The last sentence is interesting: a joke that doesn’t make you laugh. (OK, it links in with the picture of a fisherman on the front of the packet, but still.) Why use unfunny humour? One answer is that it’s mandatory for the would-be ‘funky’ brand, so the copywriter goes for the cover drive even if the ball just isn’t there to be hit (see Burt’s lame ‘fryer’ pun above). Another answer is that the humourless lack insight into their own humourlessness.
I always advise my clients never to write something they would not feel comfortable saying to a customer, face to face. I’m not sure this copy passes that test. Who’s talking here, and to whom? And why? (Answers: A. A marketer; B. Themselves; C. To ‘build a brand’.)
As you’ll have guessed, I sampled all these products in the course of researching this post.
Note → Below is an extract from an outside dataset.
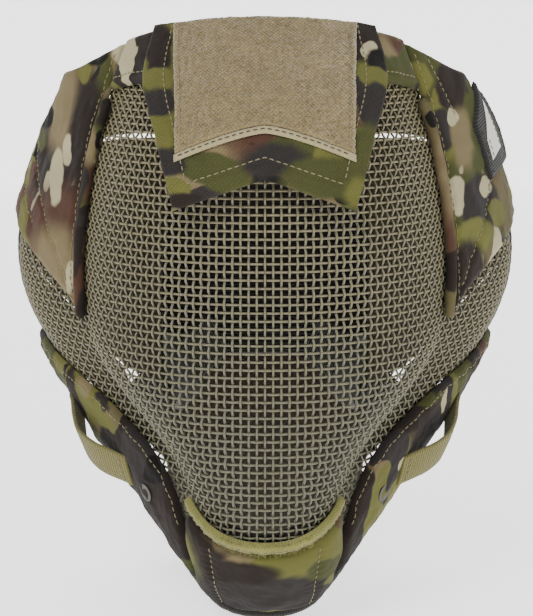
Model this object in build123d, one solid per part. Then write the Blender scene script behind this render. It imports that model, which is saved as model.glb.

I have to report that, to my uncouth palate at least, they’re all pretty much the same. So it’s not a surprise that they’ve reached for content and tone of voice as means of differentiation.
What is surprising, arguably, is that they’ve all ended up with broadly the same messages. In place of any allusion to the consumption occasion (when you eat the crisps), the mood of the consumer or anything else we could identify with, we’ve got the same old ‘good ingredients’ thing across the board. Is there nothing else to say?
I’d also argue that the tones used are pretty uniform, with the possible exception of Red Sky. While tone of voice as a concept has value, its practitioners will lay themselves open to ‘emperor has no clothes’ charges if they just end up copying Innocent or Apple, using the same tools regardless of the job at hand.
In my experience, every brand really does have a narrative and every company really has a unique character. The brands who find genuine differentiation are the ones with the guts to be themselves.